Work to complete →
Only the lines from the one containing "What build123d script" down to the one containing "seat_gap = 0.02", inclusive, are to be quoted exactly.

BEGIN Exercise data

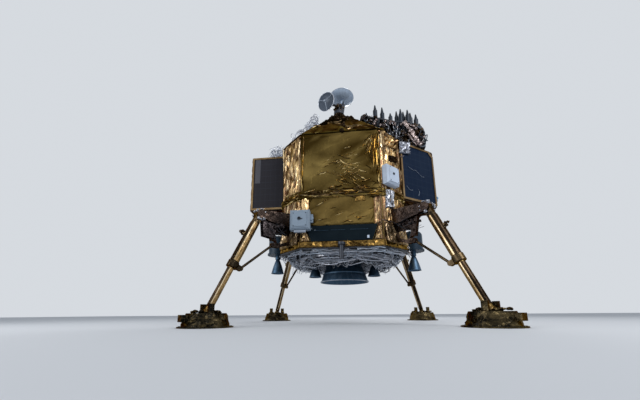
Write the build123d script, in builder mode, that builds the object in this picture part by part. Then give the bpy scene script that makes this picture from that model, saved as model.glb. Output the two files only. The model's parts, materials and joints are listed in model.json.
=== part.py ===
from build123d import *
import os
from math import asin, cos, radians, sin, sqrt

# A four-legged lunar lander, standing on its footpads.
# Millimetres. X runs to the right, Y away from the front wall, Z up.
# The origin is on the floor, under the centre of the main nozzle.

os.makedirs("parts", exist_ok=True)

# Heights of the body
deck_height = 1900.0
sill_rise = 130.0
belt_height = 3280.0
belt_gap = 30.0
eave_height = 5080.0
roof_top_height = 6560.0
sill_height = deck_height + sill_rise

# Plan of the body: an octagon with four wide walls and four narrow corner walls
wall_reach = 1690.0
wall_flat = 1060.0
roof_top_reach = 360.0
blanket = 30.0
belt_stand_out = 20.0
sill_stand_out = 15.0
deck_plate = 60.0
deck_hole_radius = 600.0

# Bunches of foil on the roof
bunch_width = 290.0
bunch_length = 230.0
bunch_rise = 60.0
bunch_root = 20.0
bunch_top_share = 0.4

# Front and back walls
upper_blanket_margin = 26.0
lower_panel_half = 830.0
radiator_height = 400.0
radiator_top_half = 900.0
radiator_bottom_half = 760.0
radiator_stand_out = 60.0
panel_gap = 6.0

# Side bays with the solar panels: the right one swept back, the left one square
bay_reach = 2780.0
bay_half_outer = 270.0
bay_half_inner = 1040.0
left_bay_half = 650.0
solar_frame_depth = 45.0
solar_frame_width = 55.0
solar_plate = 25.0
solar_inset = 20.0
solar_clip = 150.0
left_solar_clip = 20.0

# Clusters of small thrusters on the side bays
cluster_rise = 360.0
cluster_size = 110.0
cluster_throat = 22.0
cluster_mouth = 48.0
cluster_bell = 110.0

# Main engine and its nozzle
pocket_radius = 640.0
pocket_depth = 1000.0
chamber_radius = 210.0
throat_radius = 150.0
throat_height = 2360.0
nozzle_exit_height = 1170.0
nozzle_exit_radius = 705.0
nozzle_wall = 16.0
nozzle_lip = 26.0
band_width = 30.0
band_stand_out = 14.0

# Profile of every bell: share of the drop, share of the swell
BELL_PROFILE = ((0.0, 0.0), (0.20, 0.27), (0.50, 0.60), (0.80, 0.86), (1.0, 1.0))
BANDED_POINTS = (2, 3)

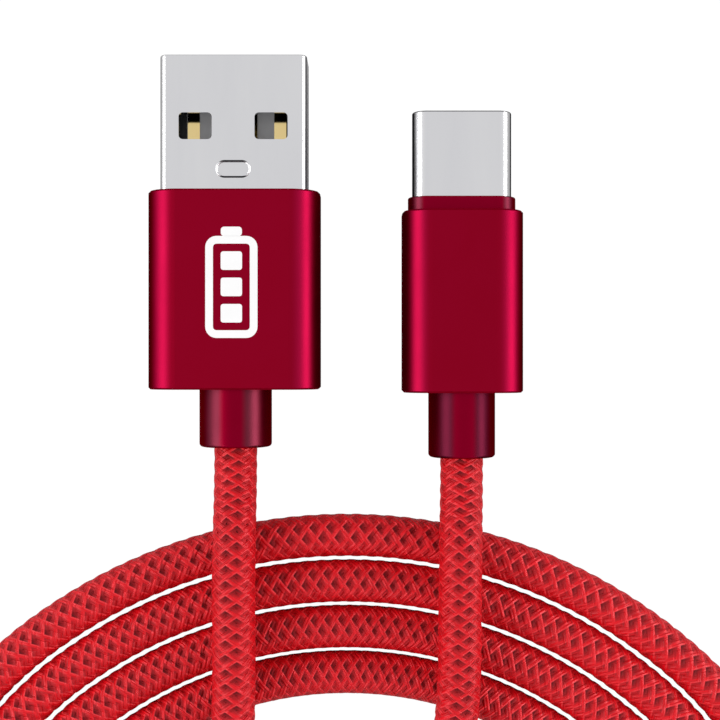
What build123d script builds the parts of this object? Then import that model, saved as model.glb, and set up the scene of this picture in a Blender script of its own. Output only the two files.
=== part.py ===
"""Braided charging cable, type-A plug to type-C plug, with its cord wound into a flat coil.

Millimetres, +Z up. Both plugs lie flat on the floor side by side and point along +Y. The origin is on the
floor at the centre of the box round the two plugs. The cord leaves each plug towards -Y, crosses over the
coil's front turns and goes down into its hole.
"""

from build123d import *
import math
import os

# ---------------------------------------------------------------- driving dimensions

plug_spacing = 18.8  # between the two plugs' centre lines
c_setback = 4.32  # how far the type-C plug's tip lies behind the type-A plug's
seat_gap = 0.02  # all round a piece that is moulded or pressed into its neighbour

cord_dia = 3.5
cord_bore_gap = 0.03  # between the cord's jacket and a collar's bore
core_dia = 2.6  # the foil-wrapped core inside the jacket
wire_dia = 0.8
wire_colours = ["red", "white", "green", "black"]

# type-A plug
a_shell_width = 12.0
a_shell_height = 4.5
a_shell_wall = 0.3
a_shell_corner = 0.62
a_shell_exposed = 11.1
a_shell_buried = 5.9
a_window_width = 2.7
a_window_length = 2.18
a_window_corner = 0.35
a_window_offset = 3.09  # a window's centre from the plug's centre line
a_window_from_tip = 5.83
a_dimple_width = 2.7
a_dimple_length = 1.3
a_dimple_depth = 0.14
a_dimple_from_tip = 9.34
a_seam_width = 0.08
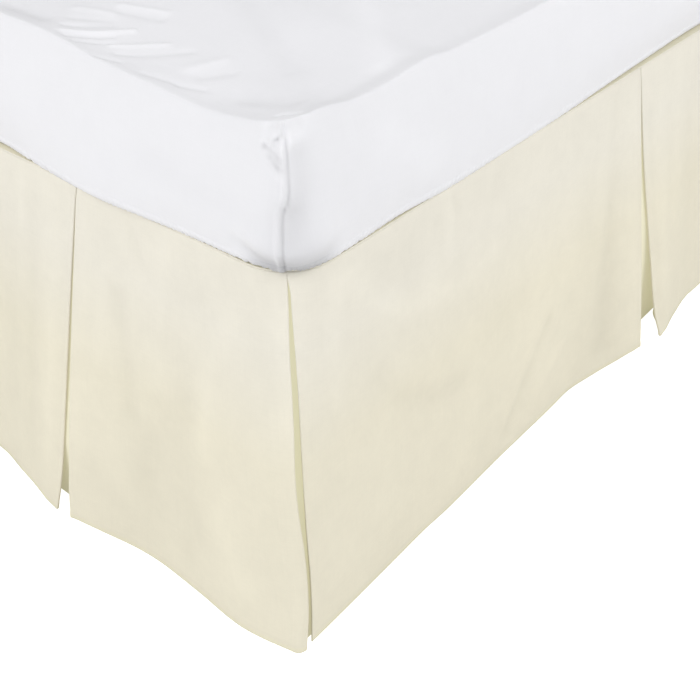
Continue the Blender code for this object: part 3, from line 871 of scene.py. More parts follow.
def cloth_object(name, points, flat, hemmed, marks, finish):
    """A sheet from a grid of points (rows, columns, 3), its flat places, its hem, and marks by name."""
    rows, columns = points.shape[:2]
    index = np.arange(rows * columns).reshape(rows, columns)
    corners = (index[:-1, :-1], index[1:, :-1], index[1:, 1:], index[:-1, 1:])
    faces = np.stack([corner.ravel() for corner in corners], axis=1)
    mesh = bpy.data.meshes.new(name)
    mesh.from_pydata(points.reshape(-1, 3).tolist(), [], faces.tolist())
    layer = mesh.uv_layers.new(name="cloth")
    layer.uv.foreach_set("vector", flat.reshape(-1, 2)[faces.ravel()].astype(np.float32).ravel())
    for label, values in marks.items():
        mark = mesh.attributes.new(label, "FLOAT", "POINT")
        mark.data.foreach_set("value", np.broadcast_to(values, (rows, columns)).ravel().astype(np.float32))
    mesh.materials.append(finish)
    mesh.shade_smooth()
    cloth = bpy.data.objects.new(name, mesh)
    scene.collection.objects.link(cloth)
    group = cloth.vertex_groups.new(name="thickness")
    for i, weight in enumerate(hemmed.ravel()):
        group.add([i], float(weight), "REPLACE")
    solid = cloth.modifiers.new("thickness", "SOLIDIFY")
    solid.thickness = 2 * THREAD_CLOTH
    solid.offset = 0
    solid.vertex_group = "thickness"
    solid.thickness_vertex_group = 0.5
    return cloth


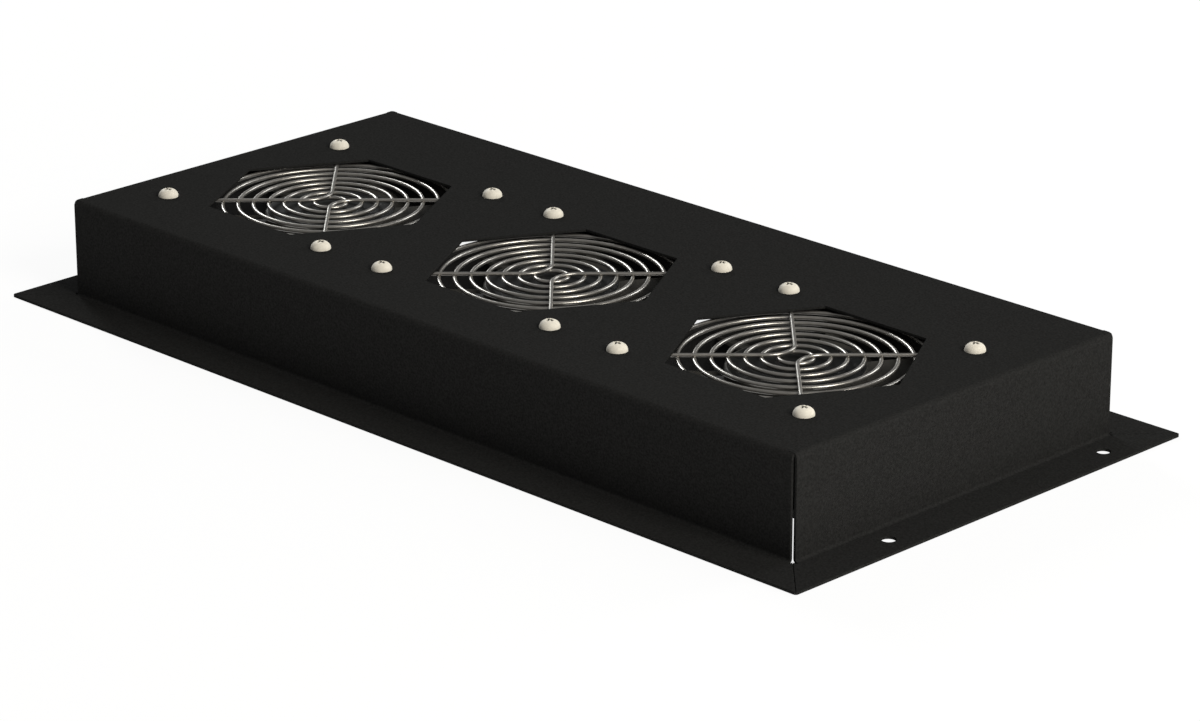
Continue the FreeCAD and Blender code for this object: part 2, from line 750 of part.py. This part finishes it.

END Exercise data

Task answer →
What build123d script builds the parts of this object? Then import that model, saved as model.glb, and set up the scene of this picture in a Blender script of its own. Output only the two files.
=== part.py ===
"""Braided charging cable, type-A plug to type-C plug, with its cord wound into a flat coil.

Millimetres, +Z up. Both plugs lie flat on the floor side by side and point along +Y. The origin is on the
floor at the centre of the box round the two plugs. The cord leaves each plug towards -Y, crosses over the
coil's front turns and goes down into its hole.
"""

from build123d import *
import math
import os

# ---------------------------------------------------------------- driving dimensions

plug_spacing = 18.8  # between the two plugs' centre lines
c_setback = 4.32  # how far the type-C plug's tip lies behind the type-A plug's
seat_gap = 0.02  # all round a piece that is moulded or pressed into its neighbour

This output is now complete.